Собрались семь человек и один кот. Кота избрали председателем, и он им остался, хотя умер в 1989 году. Английское общество признало его полномочия. Что до людей, все не так просто. Хотел приехать отец Александр Мень, но не смог, и мы почему-то не сочли его членом общества. Обошли и мою дочь, тринадцатилетнюю Марию, хотя поголовно все с ней дружили. Как бы то ни было, формально общество насчитывало семь членов, и сейчас я расскажу о них (кроме себя, конечно).

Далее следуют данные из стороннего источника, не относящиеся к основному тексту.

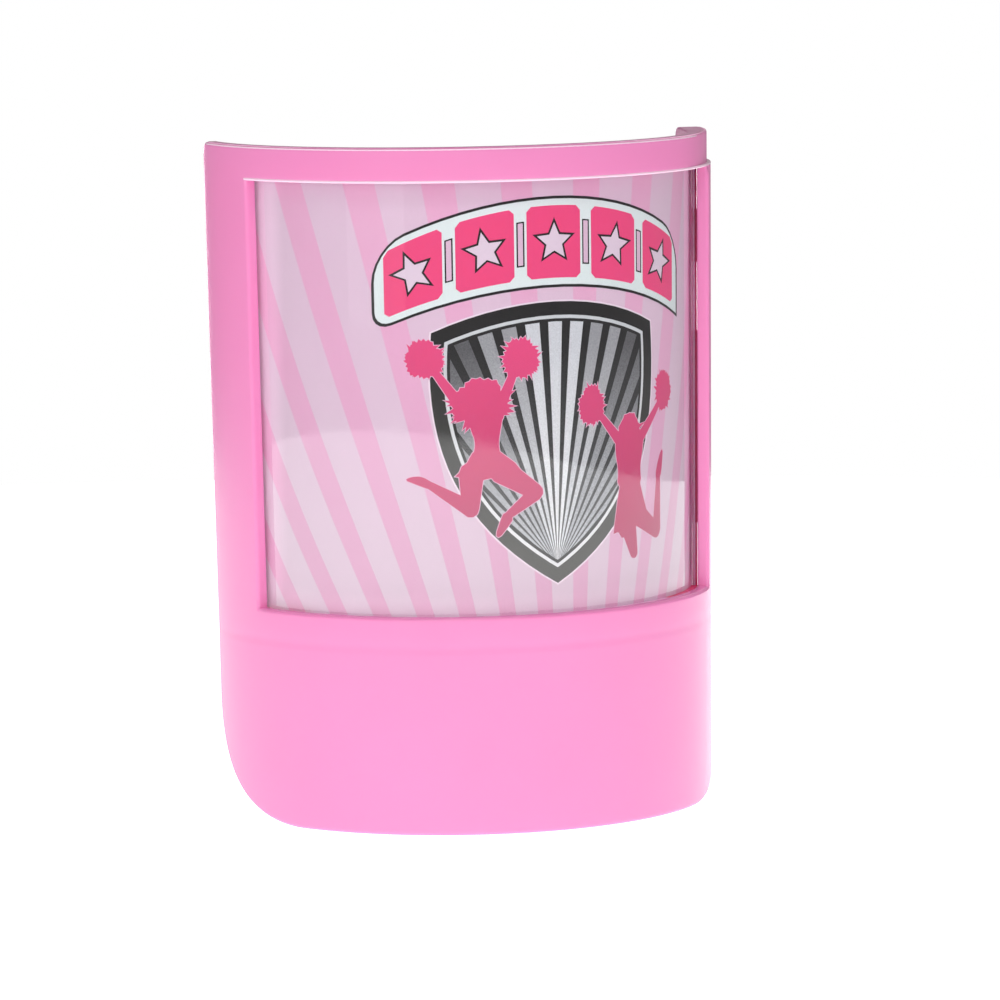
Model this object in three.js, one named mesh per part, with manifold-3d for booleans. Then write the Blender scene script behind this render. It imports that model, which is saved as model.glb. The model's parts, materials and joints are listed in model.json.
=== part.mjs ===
// Plug-in night light with a curved picture shade.
// Millimetres, +Z up. The origin is the centre of the plug on the wall face:
// the wall is the plane y = 0, the blades point along +Y and the shade faces -Y.

import * as THREE from 'three';
import { mergeVertices } from 'three/addons/utils/BufferGeometryUtils.js';
import Module from 'manifold-3d';

const wasm = await Module();
wasm.setup();

// ---------- driving dimensions ----------

const GAP = 0.3;                    // clearance between neighbouring pieces
const ARC_STEP = 5;                 // degrees of turn in one facet of the shade

// Shade: nearly half a cylinder, a little narrower at the foot
const SHADE_HEIGHT = 102;
const SHADE_BOTTOM = -22;
const SHADE_TOP = SHADE_BOTTOM + SHADE_HEIGHT;
const RADIUS_TOP = 39.2;
const RADIUS_BOTTOM = 38.1;
const SHADE_AXIS_Y = -6;
const SHADE_END = 88.7;
const SHADE_WALL = 1.8;
const LUG_DEPTH = 4.3;
const LUG_ANGLE = 58;
const LUG_HEIGHT = 1.8;
const FOOT_CORNER_WIDTH = 24;
const FOOT_CORNER_HEIGHT = 18;
const FOOT_CORNER_POWER = 2;
const TOP_CORNER = 1.7;

// Window and what stands behind it
const WINDOW_HALF_ANGLE = 66.2;
const WINDOW_BOTTOM = SHADE_BOTTOM + 32.6;
const WINDOW_TOP = SHADE_TOP - 5.2;
const PANE_HALF_ANGLE = 69.5;
const PANE_OVERLAP = 2.6;
const LENS_THICKNESS = 0.8;
const INSERT_THICKNESS = 0.35;
const LENS_GAP = 0.75;
const CHEEK_ANGLE = 70.4;
const CHEEK_WIDTH_ANGLE = 2.4;
const CHEEK_DEPTH = 6.2;
const CHEEK_GAP = 0.75;
const CHEEK_RIBS = [[20, 49.5], [60, 68]];
const RETAINER_ANGLE = 67.2;
const RETAINER_WIDTH_ANGLE = 4.6;
const RETAINER_THICKNESS = 1.5;

// Base housing
const BASE_WIDTH = 44;
const BASE_HEIGHT = 30;
const BASE_DEPTH = 32;
const BASE_SPLIT = 12;
const BASE_CORNER = 4;
const BASE_WALL = 1.6;
const SOCKET_AXIS_Y = -21.5;

// Shade bracket and the rails it slides in
const TONGUE_HALF_WIDTH = 8.5;
const TONGUE_THICKNESS = 2;
const NECK_HALF_WIDTH = 5;
const RAIL_WIDTH = 2.8;
const RAIL_LIP = 1.8;
const RAIL_BOTTOM = -12;
const RAIL_TOP = 9;
const FLANGE_HALF_ANGLE = 22;
const FLANGE_BOTTOM = -15;
const FLANGE_TOP = 4;
const FLANGE_THICKNESS = 1.8;
const WEB_THICKNESS = 2.6;

// Plug
const BLADE_PITCH = 12.7;
const BLADE_WIDTH = 6.35;
const BLADE_THICKNESS = 1.5;
const BLADE_REACH = 17;
const BLADE_TAIL = -10.2;
const PUCK_RADIUS = 11;
const PUCK_FLANGE_RADIUS = 12.8;
const PUCK_HUB_RADIUS = 9;
const REAR_WALL = 2;
const PUCK_FLANGE_BACK = -4.3;
const PUCK_HUB_BACK = -9;
const RETAINER_EAR_X = 15.6;
const SMALL_SCREW_RADIUS = 1;
const HOUSING_SCREW_X = 17.6;
const HOUSING_SCREW_Z = 10.6;
const BOSS_RADIUS = 2.9;

// Lamp socket and lamp
const SOCKET_RADIUS = 8;
const SOCKET_BORE = 6.8;
const SOCKET_FLOOR = -7;
const SOCKET_RIM = 17.4;
const SHELL_RADIUS = 6.05;
const THREAD_PITCH = 2.54;
const CAP_RADIUS = 5.55;
const CAP_BOTTOM = 1.2;
const CAP_TOP = 16.2;
const LAMP_TOP = 55;
const LAMP_MAX_RADIUS = 11;
const GLASS = 0.6;

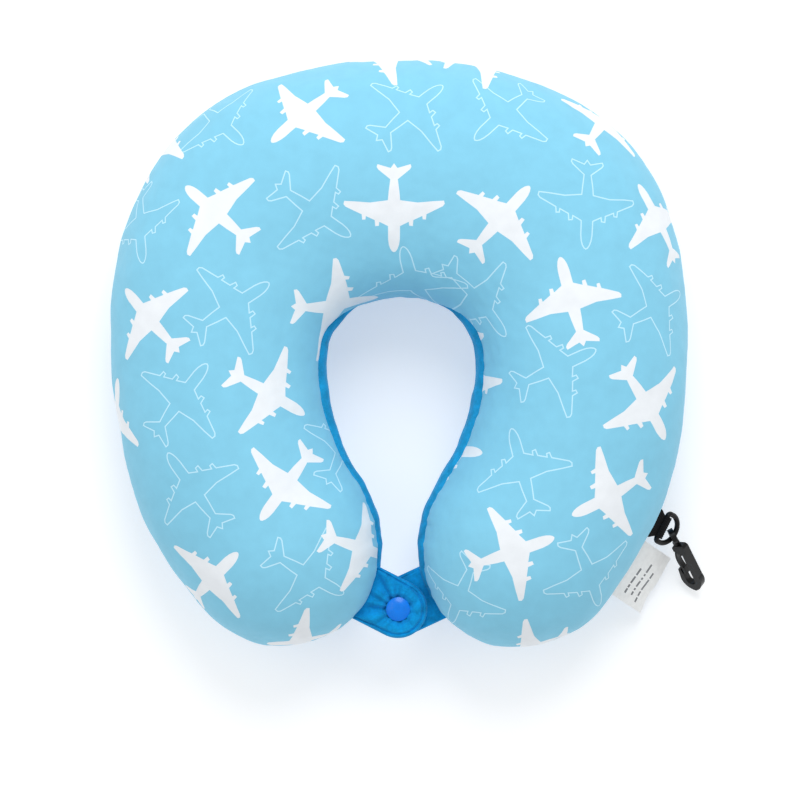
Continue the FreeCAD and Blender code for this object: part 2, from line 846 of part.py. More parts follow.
def main():
    pieces = make_pillow()
    pieces += make_button_tab()
    pieces += make_stud_tab()
    pieces += [make_strap(), make_d_ring(), make_eye(), make_hook_body(), make_gate()]
    pieces.append(make_care_label())
    DOC.recompute()
    check_document()
    write_parts(pieces)


main()
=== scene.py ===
import math

import bpy
import numpy as np
from mathutils import Matrix, Vector, kdtree
from mathutils.geometry import delaunay_2d_cdt


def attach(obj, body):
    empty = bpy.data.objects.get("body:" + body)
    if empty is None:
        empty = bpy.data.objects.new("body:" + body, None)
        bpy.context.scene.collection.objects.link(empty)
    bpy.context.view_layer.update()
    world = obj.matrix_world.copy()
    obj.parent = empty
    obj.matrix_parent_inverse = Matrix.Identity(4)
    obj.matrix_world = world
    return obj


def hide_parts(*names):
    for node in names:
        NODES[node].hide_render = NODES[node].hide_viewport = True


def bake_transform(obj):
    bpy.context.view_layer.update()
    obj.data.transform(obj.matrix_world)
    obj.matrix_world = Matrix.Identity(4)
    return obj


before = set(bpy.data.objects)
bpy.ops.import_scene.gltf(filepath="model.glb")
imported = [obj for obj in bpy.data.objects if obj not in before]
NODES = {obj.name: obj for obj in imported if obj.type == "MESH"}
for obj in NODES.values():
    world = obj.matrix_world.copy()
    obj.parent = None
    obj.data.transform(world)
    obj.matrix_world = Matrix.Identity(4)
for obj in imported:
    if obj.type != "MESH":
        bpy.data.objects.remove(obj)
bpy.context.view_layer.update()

# Lengths below are in millimetres until a mesh is made.
MM = 0.001

# ---------------------------------------------------------------- the U's own shape

HEAD_Y = -5.0
HEAD_RADIUS = 94.65
HALF_WIDTH = 55.85
CROWN_RISE = 0.75
CROWN_SWELL = 5.75
CORNER_SWELL = 5.5
ARM_RADIUS = 154.0
ARM_BEND = math.radians(36.7)
ARM_TAPER = 1.35
TIP_LENGTH = 58.0
HALF_HEIGHT = 51.5
CENTRE_HEIGHT = 48.5
HEAD_TURN = math.pi / 2
END_TURN = HEAD_TURN + ARM_BEND

# The seam's place round the section, from its top: outside, inside, and inside the closed end.
SEAM_OUTER = math.radians(106.4)
SEAM_INNER = math.radians(74.8)
SEAM_NAPE = math.radians(93)
NAPE_TURNS = (math.radians(22), math.radians(72))

# The print is laid out on a flat plan of the cover. Its arms bend less, so that they don't overlap.
PLAN_EASE = 1.15


def head_shape(theta):
    """(centre radius, half width) of the head at an angle from its side."""
    crown = np.sin(theta) ** 2
    corner = np.sin(2 * theta) ** 2
    radius = HEAD_RADIUS - CROWN_RISE * crown + CORNER_SWELL * corner
    return radius, HALF_WIDTH + CROWN_SWELL * crown + CORNER_SWELL * corner


def station(turn, ease=1.0):
    """Centre, outward and onward directions and half width, at a turn from the crown to an arm's end."""
    side = np.where(turn < 0, -1.0, 1.0)
    size = np.abs(turn)
    theta = HEAD_TURN - np.minimum(size, HEAD_TURN)
    radius, half = head_shape(theta)
    bend = np.maximum(size - HEAD_TURN, 0.0)
    phi = bend / ease
    arm_radius = ARM_RADIUS * ease
    in_head = size <= HEAD_TURN
    x = np.where(in_head, radius * np.cos(theta), HEAD_RADIUS - arm_radius + arm_radius * np.cos(phi))
    y = np.where(in_head, radius * np.sin(theta), -arm_radius * np.sin(phi)) + HEAD_Y
    out_x = np.where(in_head, np.cos(theta), np.cos(phi))
    out_y = np.where(in_head, np.sin(theta), -np.sin(phi))
    half = half - ARM_TAPER * bend / ARM_BEND
    centre = np.stack([side * x, y], axis=1)
    outward = np.stack([side * out_x, out_y], axis=1)
    onward = np.stack([side * out_y, -out_x], axis=1)
    return centre, outward, onward, half


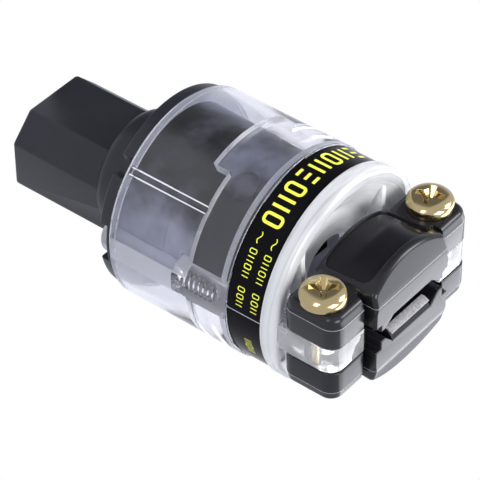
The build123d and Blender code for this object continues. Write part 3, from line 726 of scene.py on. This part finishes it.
for side, way in sides.items():
    piece = makeScrew(side + "ClampScrew", dict(clampScrew, spin=clampAt["spin"][side]))
    spot = Matrix.Translation((way * clampAt["x"], clampAt["seat"], clampAt["z"]))
    piece.data.transform(spot @ Matrix.Rotation(math.radians(90), 4, "X"))
    dress(piece, "gold_plate", side + "_screw", [side + "_clamp_screw"], 40)
    piece = makeScrew(side + "AssemblyScrew", assemblyScrew)
    spot = Matrix.Translation((way * assemblyAt["x"], 0, assemblyAt["seat"]))
    piece.data.transform(spot @ Matrix.Rotation(math.pi, 4, "X"))
    dress(piece, "screw_steel", "connector", [side + "_assembly_screw"], 40)
print("screws made")

# Hexagon nuts in the pockets of the nut-side jaw, with turned-off corners
clampNut = {"acrossFlats": 7.0, "low": 6.7, "high": 9.9, "hole": 2.05, "chamfer": 0.5, "cornerLeft": 0.15,
            "mouth": 0.4}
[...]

Расположу их по алфавиту, и снова появится сама жизнь – первым пойдет Сергей Сергеевич Аверинцев, который совсем недавно скончался. Прежде чем начать, прибавлю необходимое пояснение. В «Честертон ревью» писали, что жизнь (поистине, «сама жизнь») разыграла совершенно честертоновский сюжет: дочь рабочего[ 94 ], бывший актер[ 95 ] и Папа из Польши сокрушили страшный режим; замечу от себя: да еще бескровно, что у Честертона бывает, но не всегда. Шесть взрослых, девочка и кот, собравшиеся за десять с небольшим лет до этого, еще внутри режима, тоже составляли вполне честертоновскую компанию и делали честерто-новское дело. Кто, кроме Честертона, свел бы на краю столицы, над лесом, в котором умер невообразимый тиран, прославленного филолога, тайного доминиканца, тишайшего иконописца, его бурного брата, рыцарственного литовца княжеской крови, не говоря о женщинах и коте, чтобы основать невидимое общество, похожее на лед в узкой трещине, который поможет зданию развалиться?
Сергей Сергеевич
Надеюсь, читатель не удивится еще одному проявлению «самой жизни», на сей раз – очень печальному. Мало того, что Сергей Сергеевич скончался, пролежав, как Честертон, несколько месяцев в коме. Только мы об этом узнали и только я написала то, что вы сейчас прочитали, еще до девятого дня, ко мне пришел один журналист. Сперва он позвонил (я лежала в больнице) и спросил, можно ли побеседовать. Совершенно не сомневаясь в том, что у него -цепочка бесед о Сергее Сергеевиче, я согласилась, и он пришел, причем – поздно, в 8 часов вечера, когда никого не пускают. Потом он спрашивал, я многоречиво и растерянно отвечала, а через несколько дней увидела в «Огоньке» статью, подписанную моим именем, без всяких там «записал такой-то» (да он и не записывал, ни в блокнот, ни на диктофон), связную и высокопарную. О Господи! Сейчас заставляю себя продолжать наш странный раздел[ 96 ], а о Сергее Сергеевиче писать не могу. Может быть, после этой постыдной истории я вообще не буду писать, во всяком случае, что-то серьезно изменится.